This just in: Android had a phenomenal quarter, Nokia’s market share is down 11% year-over-year and Apple and RIM are pretty much holding steady/slightly down.
So the questions come like they do each quarter: when are you going to stop being stupid and develop for <platform X>, which this quarter is Android?
The problem is, from a developer perspective, market share doesn’t equal sales.
Sure, number of devices sold plays a part in the decision but it isn’t the only one and, frankly, not even at the top of the list. So a customer wrote and asked when we were going to develop for Android. This is what I told him:
Thanks for asking. There are a number of factors [regarding us developing for Android], to be honest. One major one is that we are just a small company and developing the skill set for multiple platforms is hard. Once we figure out how to make money in the iOS world than it will be more feasible to look at other platforms.
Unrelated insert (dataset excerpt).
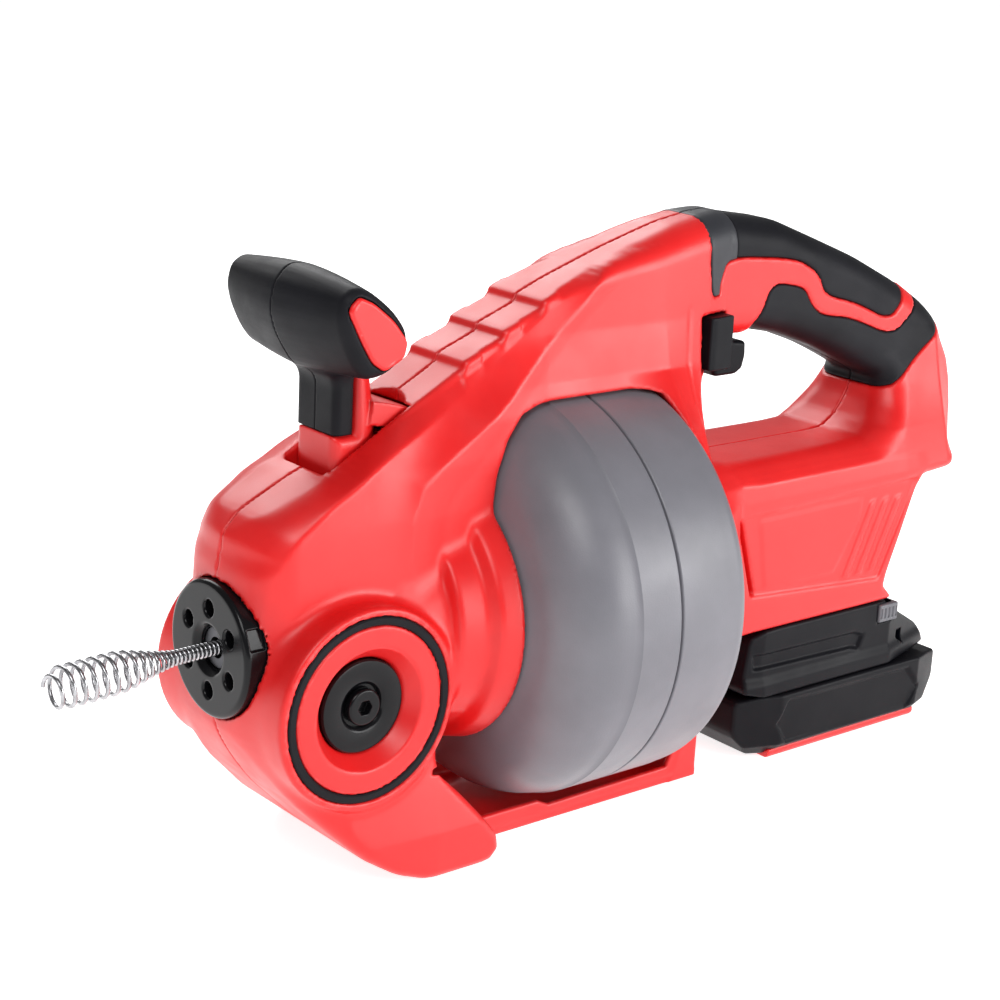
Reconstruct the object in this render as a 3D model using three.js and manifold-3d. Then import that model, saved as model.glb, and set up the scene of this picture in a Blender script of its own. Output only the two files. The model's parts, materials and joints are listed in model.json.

That is a business decision. The technical issue that concerns me the most is Android’s fracturing. We dealt with this in the Palm world as the OS got licensed to 7-10 hardware manufacturers who all changed the underlying code. Android is even worse. There are over 150 devices and no one device remains popular for more then 4-6 months. On top of that all the major licensees are writing their own UI front ends or completely customizing the OS.
For us it is the calculator specifically that is a problem. It just doesn’t resize at all and has to be customized — rewritten — for every hardware change.
This doesn’t change my opinion of Android. I think it will do very well in the market and people will buy lots of Android devices, whether they are actually Android devices with Google’s direction or some offshoot of that. Hardware guys will love it because it is free (without Google’s apps) and they can put their own UI stamp on the device, especially with Microsoft setting the specific standard for Windows Phone 7. But I think it is going to be very difficult for developers in that market. So far, with 160,000 devices sold daily, there are no stories of developer success at all.
This doesn’t mean we won’t ever write for Android. It just means Infinity Softworks sits on the sidelines and watches, at least for a while longer.